● **Set problem**
Please output the lines shown below exactly as they appear.

● **Provided material**
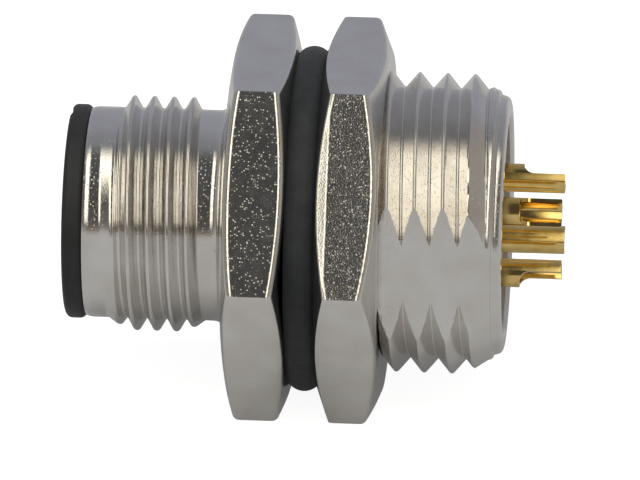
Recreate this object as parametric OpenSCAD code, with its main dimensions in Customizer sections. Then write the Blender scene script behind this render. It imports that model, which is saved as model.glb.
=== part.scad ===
// M12 male panel receptacle: four pins to the front (-X), four solder cups to the rear (+X).
// All sizes in millimetres. X runs along the connector, +Z is up out of a hexagon flat.
// The origin is on the axis, in the rear face of the hexagon flange, where the panel seal bears.
// Angles round the axis are counted from +Y towards +Z.

/* [Mating end] */
// Diameter over the crests of the mating thread
mating_thread_d = 11.9; // [11.7:0.05:12]
// Pitch of the mating thread
mating_pitch = 1; // [0.9:0.05:1.1]
// Number of full crests on the mating thread
mating_crests = 4; // [2:1:4]
// Angle between the flanks of the mating thread
mating_flank_angle = 60; // [55:1:65]
// Diameter of the plain nose, which is also the root of the mating thread
nose_d = 10.68; // [10.5:0.02:10.8]
// Wall thickness of the nose, under the roots of the thread
nose_wall = 0.51; // [0.4:0.01:0.6]
// Length from the nose's front rim to the flange
mating_length = 7.09; // [6.5:0.01:9]
// Distance from the nose's front rim to the first full crest
first_crest_offset = 2.01; // [1.2:0.01:2.3]
// Length of the slight lead-in taper on the nose
nose_taper_l = 0.7; // [0.3:0.05:1]
// Radial drop of that taper
nose_taper_drop = 0.1; // [0.05:0.01:0.15]

/* [Flange] */
// Hexagon size across flats, the same on flange and nut
hex_af = 18; // [17:0.5:22]
// Thickness of the flange
flange_t = 3.32; // [3:0.01:5]
// Distance from the hexagon's flats in to where the domed front of the flange starts
flange_dome_margin = 2.8; // [1:0.1:2.9]
// Radius of the arc that domes the front of the flange
flange_dome_r = 13.5; // [8:0.5:20]
// Distance from the hexagon's flats in to where the rear bevel of the flange starts
flange_bevel_margin = 0.3; // [0.1:0.1:1]
// Angle of the rear bevel
flange_bevel_angle = 16; // [10:1:30]

/* [Rear thread] */
// Diameter over the crests of the rear thread
rear_thread_d = 15.2; // [14.8:0.05:15.6]
// Root diameter of the rear thread
rear_core_d = 13.7; // [13.5:0.02:14]
// Pitch of the rear thread
rear_pitch = 1.41; // [1.3:0.01:1.5]
// Angle between the flanks of the rear thread
rear_flank_angle = 80; // [70:1:85]
// Length from the flange to the rear rim
rear_length = 10.8; // [10:0.05:14]
// Plain relief behind the flange, where the panel seal sits
relief_l = 1.8; // [1.6:0.05:2.4]
// Length of the plain pilot at the rear rim, chamfer included
pilot_l = 0.8; // [0.6:0.05:1.2]
// Height and depth of the chamfer round the rear rim
rim_chamfer = 0.75; // [0.3:0.05:0.8]
// Length of the cone that ends the rear thread
run_out_l = 1.1; // [0.5:0.05:1.2]
// Distance from the axis to the flat milled along the rear thread
flat_offset = 6.7; // [6.3:0.05:7]
// Direction in which the milled flat faces
flat_angle = 180; // [0:60:300]

/* [Lock nut] */
// Thickness of the lock nut
nut_t = 3.29; // [2.8:0.01:4]
// Gap that the panel seal fills between flange and nut
seal_gap = 1.51; // [1.3:0.01:1.7]
// Radial running clearance between nut bore and thread crests
nut_clearance = 0.05; // [0.03:0.01:0.1]
// Distance from the hexagon's flats in to where the front bevel of the nut starts
nut_front_margin = 0.35; // [0.1:0.05:0.5]
// Angle of that bevel
nut_front_angle = 20; // [15:1:30]
// Distance from the hexagon's flats in to where the rear bevel of the nut starts
nut_rear_margin = 0.75; // [0.3:0.05:0.8]
// Angle of that bevel
nut_rear_angle = 22; // [15:1:30]
// Height and depth of the countersinks at both ends of the nut's bore
nut_countersink = 0.3; // [0.1:0.05:0.4]

/* [Panel seal] */
// Distance from the hexagon's flats in to the seal's outer edge
seal_margin = 0.25; // [0:0.05:0.6]
// Least thickness of the seal's cord, as a share of the gap that it is squeezed into
seal_squeeze = 1.15; // [1.05:0.05:1.4]
// Clearance between the seal and the relief that it sits in
seal_clearance = 0.03; // [0.01:0.01:0.1]

/* [Contact carrier] */
// Diameter of the carrier's front collar
collar_d = 10.85; // [10.7:0.05:11.2]
// Thickness of the collar
collar_t = 1; // [0.9:0.05:1.5]
// Radius of the collar's rounded edges
collar_round = 0.3; // [0.1:0.05:0.4]
// Clearance between plastic inserts and the shell's bores
insert_clearance = 0.03; // [0.02:0.01:0.06]
// Wall thickness of the sleeve round the cavity, inside the shell
sleeve_wall = 0.5; // [0.4:0.05:0.6]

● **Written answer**
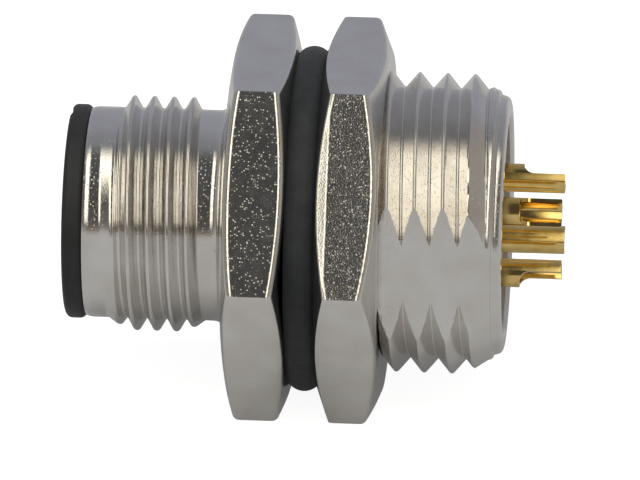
Recreate this object as parametric OpenSCAD code, with its main dimensions in Customizer sections. Then write the Blender scene script behind this render. It imports that model, which is saved as model.glb.
=== part.scad ===
// M12 male panel receptacle: four pins to the front (-X), four solder cups to the rear (+X).
// All sizes in millimetres. X runs along the connector, +Z is up out of a hexagon flat.
// The origin is on the axis, in the rear face of the hexagon flange, where the panel seal bears.
// Angles round the axis are counted from +Y towards +Z.

/* [Mating end] */
// Diameter over the crests of the mating thread
mating_thread_d = 11.9; // [11.7:0.05:12]
// Pitch of the mating thread
mating_pitch = 1; // [0.9:0.05:1.1]
// Number of full crests on the mating thread
mating_crests = 4; // [2:1:4]
// Angle between the flanks of the mating thread
mating_flank_angle = 60; // [55:1:65]
// Diameter of the plain nose, which is also the root of the mating thread
nose_d = 10.68; // [10.5:0.02:10.8]
// Wall thickness of the nose, under the roots of the thread
nose_wall = 0.51; // [0.4:0.01:0.6]
// Length from the nose's front rim to the flange
mating_length = 7.09; // [6.5:0.01:9]
// Distance from the nose's front rim to the first full crest
first_crest_offset = 2.01; // [1.2:0.01:2.3]
// Length of the slight lead-in taper on the nose
nose_taper_l = 0.7; // [0.3:0.05:1]
// Radial drop of that taper
nose_taper_drop = 0.1; // [0.05:0.01:0.15]

/* [Flange] */
// Hexagon size across flats, the same on flange and nut
hex_af = 18; // [17:0.5:22]
// Thickness of the flange
flange_t = 3.32; // [3:0.01:5]
// Distance from the hexagon's flats in to where the domed front of the flange starts
flange_dome_margin = 2.8; // [1:0.1:2.9]
// Radius of the arc that domes the front of the flange
flange_dome_r = 13.5; // [8:0.5:20]
// Distance from the hexagon's flats in to where the rear bevel of the flange starts
flange_bevel_margin = 0.3; // [0.1:0.1:1]
// Angle of the rear bevel
flange_bevel_angle = 16; // [10:1:30]

/* [Rear thread] */
// Diameter over the crests of the rear thread
rear_thread_d = 15.2; // [14.8:0.05:15.6]
// Root diameter of the rear thread
rear_core_d = 13.7; // [13.5:0.02:14]
// Pitch of the rear thread
rear_pitch = 1.41; // [1.3:0.01:1.5]
// Angle between the flanks of the rear thread
rear_flank_angle = 80; // [70:1:85]
// Length from the flange to the rear rim
rear_length = 10.8; // [10:0.05:14]
// Plain relief behind the flange, where the panel seal sits
relief_l = 1.8; // [1.6:0.05:2.4]
// Length of the plain pilot at the rear rim, chamfer included
pilot_l = 0.8; // [0.6:0.05:1.2]
// Height and depth of the chamfer round the rear rim
rim_chamfer = 0.75; // [0.3:0.05:0.8]
// Length of the cone that ends the rear thread
run_out_l = 1.1; // [0.5:0.05:1.2]
// Distance from the axis to the flat milled along the rear thread
flat_offset = 6.7; // [6.3:0.05:7]
// Direction in which the milled flat faces
flat_angle = 180; // [0:60:300]

/* [Lock nut] */
// Thickness of the lock nut
nut_t = 3.29; // [2.8:0.01:4]
// Gap that the panel seal fills between flange and nut
seal_gap = 1.51; // [1.3:0.01:1.7]
// Radial running clearance between nut bore and thread crests
nut_clearance = 0.05; // [0.03:0.01:0.1]
// Distance from the hexagon's flats in to where the front bevel of the nut starts
nut_front_margin = 0.35; // [0.1:0.05:0.5]
// Angle of that bevel
nut_front_angle = 20; // [15:1:30]
// Distance from the hexagon's flats in to where the rear bevel of the nut starts
nut_rear_margin = 0.75; // [0.3:0.05:0.8]
// Angle of that bevel
nut_rear_angle = 22; // [15:1:30]
// Height and depth of the countersinks at both ends of the nut's bore
nut_countersink = 0.3; // [0.1:0.05:0.4]

/* [Panel seal] */
// Distance from the hexagon's flats in to the seal's outer edge
seal_margin = 0.25; // [0:0.05:0.6]
// Least thickness of the seal's cord, as a share of the gap that it is squeezed into
seal_squeeze = 1.15; // [1.05:0.05:1.4]
// Clearance between the seal and the relief that it sits in
seal_clearance = 0.03; // [0.01:0.01:0.1]

/* [Contact carrier] */
// Diameter of the carrier's front collar
collar_d = 10.85; // [10.7:0.05:11.2]
// Thickness of the collar
collar_t = 1; // [0.9:0.05:1.5]
// Radius of the collar's rounded edges
collar_round = 0.3; // [0.1:0.05:0.4]
// Clearance between plastic inserts and the shell's bores
insert_clearance = 0.03; // [0.02:0.01:0.06]
// Wall thickness of the sleeve round the cavity, inside the shell
sleeve_wall = 0.5; // [0.4:0.05:0.6]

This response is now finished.